Recognising ENTJ in real life
ENTJs are recognisable in the first minute by how they engage with a problem rather than how they engage with a person. They walk into a meeting, identify the decision that needs to be made, and start shaping the conversation toward it within five minutes — often without realising they have done so. They speak in declarative statements where most people use hedges. They have a low tolerance for unfocused conversation and a high tolerance for being disliked. They will give brutally direct feedback and be surprised when it lands as harsh, because to them the feedback was useful. They build long-arc plans that account for variables most people haven't considered and they get visibly impatient when others can't move at their pace. They often have a thin shell of efficient pragmatism over a much more emotional interior they share with very few people. They are usually the one organising the friend group's holiday, often without being asked.
Where the name comes from
ENTJ is one of the 16 codes Isabel Briggs Myers organised out of Carl Jung's 1921 framework. Jung's extraverted thinking type was someone whose orientation is toward structuring the external world according to internally coherent principles — Jung's example was the scientific manager or the institutional reformer. Briggs and Myers placed dominant Te at the heart of two codes, ENTJ and ESTJ, distinguished by the auxiliary (Ni for ENTJ, Si for ESTJ). The nickname 'Commander' was popularised by 16personalities.com — David Keirsey's earlier label was 'Fieldmarshal'. Both labels capture the ENTJ's executive bent but slightly overstate the militaristic flavour; real ENTJs are often academics, founders, surgeons, and senior managers in domains that have nothing to do with command structures, and their dominant mode is organising-for-result more than commanding-people.
The honest caveats
Take your ENTJ result as a hypothesis worth testing rather than as a personality fact.
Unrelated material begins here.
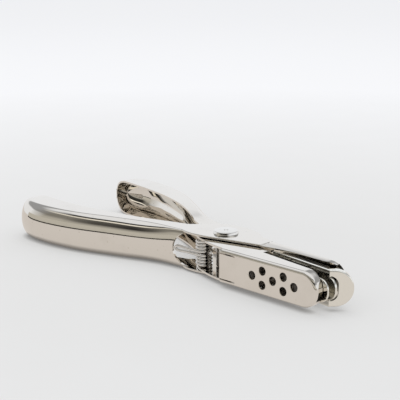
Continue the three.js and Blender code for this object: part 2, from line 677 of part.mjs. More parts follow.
/** The pack's two rivets: along the throat, and height from the middle plane. */
const PACK_RIVETS = [-1, 1].map((side) =>
  [PATTERN_CENTRE + side * PACK_RIVET_REACH, -side * PACK_RIVET_RISE]);

const packRivetPegs = () => PACK_RIVETS.map(([along, height]) =>
  pegAcross(PACK_RIVET / 2 + PIN_CLEARANCE, along, height, 0, 12));

function pinCarrier() {
  return fromThroat(cut(
    solid(prismY(packOutline(), CARRIER_FACE, BACKING_FACE - SEAT_GAP, 5)),
    ...patternPegs(PIN_DIAMETER / 2 + PIN_CLEARANCE, 0, 12),
    ...patternPegs(PIN_HEAD / 2 + PIN_CLEARANCE, BACKING_FACE - PIN_HEAD_HEIGHT - SEAT_GAP, 12),
    ...packRivetPegs(),
  ));
}

function pinBackingPlate() {
  return fromThroat(cut(
    solid(prismY(packOutline(), BACKING_FACE, BACKING_BACK, 5)),
    pegAcross(STUD / 2 + PIN_CLEARANCE, PATTERN_CENTRE, 0, 0, 12),
    ...packRivetPegs(),
  ));
}

function carrierRivet([along, height]) {
  const head = PACK_RIVET_HEAD / 2;
  const headHeight = PACK_RIVET_HEAD_HEIGHT;
  return headedPin({
    along,
    height,
    radius: PACK_RIVET / 2,
    low: CARRIER_FACE - SEAT_GAP - headHeight,
    high: BACKING_BACK + SEAT_GAP + headHeight,
    lowHead: head,
    lowHeight: headHeight,
    highHead: head,
    highHeight: headHeight,
  });
}

function punchPin([along, height]) {
  return headedPin({
    along,
    height,
    radius: PIN_DIAMETER / 2,
    low: THROAT_FAR + PIN_RECESS,
    high: BACKING_FACE - SEAT_GAP,
    highHead: PIN_HEAD / 2,
    highHeight: PIN_HEAD_HEIGHT - SEAT_GAP,
  });
}

function liftStud() {
  const outside = FAR_WEB_IN + SHEET + FIT_GAP;
  return headedPin({
    along: PATTERN_CENTRE,
    height: 0,
    radius: STUD / 2,
    low: BACKING_FACE + SEAT_GAP,
    high: outside + STUD_HEAD_HEIGHT,
    highHead: STUD_HEAD / 2,
    highHeight: STUD_HEAD_HEIGHT,
  });
}

// ---- The tool -----------------------------------------------------------------------------------------

const metal = (color, roughness) =>
  new THREE.MeshStandardMaterial({ color, roughness, metalness: 1 });
const nickel = () => metal(0xcfcabf, 0.18);
const brightNickel = () => metal(0xd8d5cd, 0.12);
const springSteel = () => metal(0x9c9a92, 0.25);
const toolSteel = () => metal(0x8c8a86, 0.35);

const tool = new THREE.Group();

/** Adds one named piece to the tool. */
function piece(name, body, material) {
  const mesh = new THREE.Mesh(geometryOf(body), material);
  mesh.name = name;
  tool.add(mesh);
}

piece('die_lever', dieLever(), nickel());
piece('die_plate', diePlate(), toolSteel());
piece('guide_plate', guidePlate(), brightNickel());
piece('throat_spacer', throatSpacer(), toolSteel());
piece('guide_rivet_upper', guideRivet(1), toolSteel());
piece('guide_rivet_lower', guideRivet(-1), toolSteel());
piece('pivot_bush', pivotBush(), toolSteel());
piece('spring_post', springPost(), toolSteel());
piece('torsion_spring', torsionSpring(), springSteel());
piece('press_lever', pressLever(), nickel());
piece('pivot_rivet', pivotRivet(), brightNickel());
piece('pin_carrier', pinCarrier(), toolSteel());
piece('pin_backing_plate', pinBackingPlate(), toolSteel());
piece('carrier_rivet_rear', carrierRivet(PACK_RIVETS[0]), toolSteel());
piece('carrier_rivet_front', carrierRivet(PACK_RIVETS[1]), toolSteel());
piece('lift_stud', liftStud(), toolSteel());
PATTERN.forEach((place, index) => piece(`punch_pin_${index + 1}`, punchPin(place), toolSteel()));

export default tool;
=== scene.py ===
"""A plier-type hand punch of pressed, nickel-plated steel, built piece by piece on its frame."""

import logging
import math
from collections.abc import Callable, Sequence
from dataclasses import dataclass
from enum import Enum

import bmesh
import bpy
from mathutils import Matrix, Vector


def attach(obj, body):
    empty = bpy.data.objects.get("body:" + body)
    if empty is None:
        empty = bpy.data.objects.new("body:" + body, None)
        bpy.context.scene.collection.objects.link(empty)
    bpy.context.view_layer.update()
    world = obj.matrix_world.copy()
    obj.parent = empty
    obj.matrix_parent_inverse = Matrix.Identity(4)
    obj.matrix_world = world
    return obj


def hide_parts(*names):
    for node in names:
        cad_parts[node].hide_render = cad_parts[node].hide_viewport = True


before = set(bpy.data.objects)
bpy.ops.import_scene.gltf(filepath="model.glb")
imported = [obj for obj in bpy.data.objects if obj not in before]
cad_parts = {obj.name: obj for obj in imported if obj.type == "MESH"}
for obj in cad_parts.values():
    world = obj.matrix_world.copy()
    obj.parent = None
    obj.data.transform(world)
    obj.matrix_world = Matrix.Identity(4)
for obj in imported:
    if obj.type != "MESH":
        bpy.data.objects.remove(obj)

MM = 0.001
Flat = tuple[float, float]
Row = list[Vector]
Level = Callable[[float], float]
Object = bpy.types.Object
Material = bpy.types.Material
Socket = bpy.types.NodeSocket
Colour = tuple[float, float, float]

log = logging.getLogger("punch")


class Body(Enum):
    """The bodies of the frame that pieces ride on."""

    DIE_ARM = "die_arm"
    PRESS_ARM = "press_arm"
    PIN_PACK = "pin_pack"


class Slot(Enum):
    """The finish slots of the record."""

    LEVER = "plated_lever"
    PLATE = "plated_plate"
    RIVET = "plated_rivet"
    SPACER = "spacer_steel"
    BUSH = "bush_steel"
    SPRING = "spring_steel"
    CARRIER = "carrier_steel"
    TOOL = "tool_steel"


class Solid(Enum):
    """How a solid is combined with the ones given after it."""

    JOIN = "UNION"
    CUT = "DIFFERENCE"
    KEEP = "INTERSECT"


# ---- Sizes that several sub-assemblies share, in millimetres -------------------------------


@dataclass(frozen=True)
class ToolSizes:
    """The sheet, the levels of the plates, and the throat that all the pieces meet at."""

    sheet: float = 0.8
    mid: float = 8.0
    inner_out: float = 6.35
    nest_gap: float = 0.3
    fit_gap: float = 0.3
    seat_gap: float = 0.1
    throat_tilt: float = math.radians(8.2)
    throat_near: float = -3.1
    throat_far: float = 0.6
    throat_back: float = 25.0
    die_proud: float = 0.9
    guide_thickness: float = 0.9
    stroke: float = 3.3
    pattern_centre: float = 37.2
    column_pitch: float = 4.65
    pair_rise: float = 2.54
    pin_diameter: float = 3.1
    clearance: float = 0.1
    bush_bore: float = 2.8
    post_place: Flat = (-5.9, -5.6)
    rim: float = 0.13

    @property
    def inner_in(self) -> float:
        """Inner face of the inner lever's cheeks, from the middle plane."""
        return self.inner_out - self.sheet

    @property
    def outer_in(self) -> float:
        """Inner face of the outer lever's cheeks, from the middle plane."""
        return self.inner_out + self.nest_gap

    @property
    def outer_out(self) -> float:
        """Outer face of the outer lever's cheeks, from the middle plane."""
        return self.outer_in + self.sheet

    @property
    def guide_back(self) -> float:
        """The guide plate's back, across the throat."""
        return self.throat_far + self.guide_thickness

    @property
    def pin_bore(self) -> float:
        """Radius of the bores that the punch pins run in."""
        return self.pin_diameter / 2 + self.clearance

    @property
    def middle(self) -> Matrix:
        """The place of pieces whose heights are from the middle plane."""
        return Matrix.Translation((0, 0, self.mid))

    @property
    def level(self) -> Matrix:
        """The place of pieces drawn in x and height, with their depth along y."""
        return self.middle @ ACROSS

    @property
    def throat_place(self) -> Matrix:
        """The throat's own frame: x along it, y across it to the far jaw, z from the middle."""
        return self.middle @ Matrix.Rotation(-self.throat_tilt, 4, "Z")

    def in_throat(self, along: float, across: float) -> Flat:
        """The x and y in the tool's frame of a place along the throat and across it."""
        cos, sin = math.cos(self.throat_tilt), math.sin(self.throat_tilt)
        return along * cos + across * sin, -along * sin + across * cos

    def pattern(self) -> list[Flat]:
        """The seven places of the punch pattern.

        Returns:
            How far along the throat each pin is, and its height from the middle.
        """
        places: list[Flat] = []
        for column in range(-2, 3):
            along = self.pattern_centre + column * self.column_pitch
            rises = (self.pair_rise, -self.pair_rise) if abs(column) == 1 else (0.0,)
            places += [(along, rise) for rise in rises]
        return places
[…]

The MBTI's scientific credibility has been steadily critiqued for decades: McCrae and Costa (1989) showed that the four MBTI dichotomies map onto four of the Big Five traits but that the binary type categories lose most of the underlying information, and Pittenger (1993) documented test-retest reliability low enough that many test-takers get a different code within weeks of the first sitting. ENTJ in particular is appealing to people who want to identify as decisive and high-agency, which inflates self-reports. Real ENTJs are most often confused with ESTJs (different auxiliary — Si tradition versus Ni future-pattern), with ENTPs (different judgement style — Te closure versus Ti precision and Ne openness), and with anyone who is simply highly conscientious and direct. The four letters point at something real when they fit, but they don't license skipping over the limits.
Not sure if you're actually ENTJ?
The 60-question Mindshape test gives you your type with a per-dimension breakdown — free, no signup.
Frequently asked questions
What does ENTJ mean in simple terms?
ENTJ is the MBTI shorthand for someone who recharges through engagement with the external world (Extraverted), is drawn to long-range patterns and systems rather than concrete present-moment detail (Intuitive), makes decisions through impersonal logic and structural consistency (Thinking), and prefers locked-in decisions over open-ended exploration (Judging). The cognitive engine is dominant Extraverted Thinking steered by Introverted Intuition — a build-it-now executive drive guided by a single converging vision of the future. Roughly 1.8% of US adults type as ENTJ, making it one of the rarer types, and the rate is even lower among women.
How rare is ENTJ?
Around 1.8% of US adults on the MBTI Manual (4th ed.) National Representative Sample, which places ENTJ second-rarest after INFJ (~1.5%). Among women specifically the rate drops further, to around 0.9% — making it among the rarest type-gender combinations on the published distributions. As with all type-prevalence figures, these numbers are estimates and depend on questionnaire version and sample. ENTJ is over-represented in executive, founder, and senior-leadership circles, which can make the type seem more common in professional contexts than it actually is in the general population.
What's the difference between ENTJ and ESTJ?
They share three letters but run on different navigation systems. ENTJ pairs dominant Te with auxiliary Ni — executive drive steered by a future-converging vision, so they tend to be reformers, founders, and long-arc strategists. ESTJ pairs dominant Te with auxiliary Si — the same executive drive steered by tradition and precedent, so they tend to be the people keeping established systems running well. ENTJ asks 'what should this become'; ESTJ asks 'how do we maintain what works'. Both are decisive and structurally oriented; they often clash because the ENTJ keeps proposing to change things the ESTJ considers solved.
How do I know if I'm actually an ENTJ?
The signature isn't 'I'm bossy' or 'I like being in charge'. The ENTJ-specific pattern is dominant Te paired with auxiliary Ni: do you naturally shape the rooms you walk into toward decisions, do you have a long-range vision for where things are going that drives your daily action, are you allergic to inefficient processes in a way that costs you sleep, and is your private inner emotional world (Fi) the place you most often feel underdeveloped? If those describe you, ENTJ is the right hypothesis. If you're mostly decisive-and-organised but oriented to present-day tradition rather than future-pattern, you might be ESTJ instead.
Are ENTJs really 'cutthroat' or harsh?
Some are, many aren't. The stereotype comes from ENTJ's combination of high agency, low patience for inefficiency, and an inferior Fi that often hasn't worked out how to soften delivery. Healthy ENTJs are direct without being cruel and frequently described as exceptionally loyal to people they invest in. Unhealthy ENTJs run roughshod over relationships in pursuit of execution and only realise the cost in their 40s. The harshness is usually a delivery issue, not an absence of care; ENTJs typically have intense private feelings about the people they choose to invest in, but the expression apparatus is underdeveloped relative to their executive function.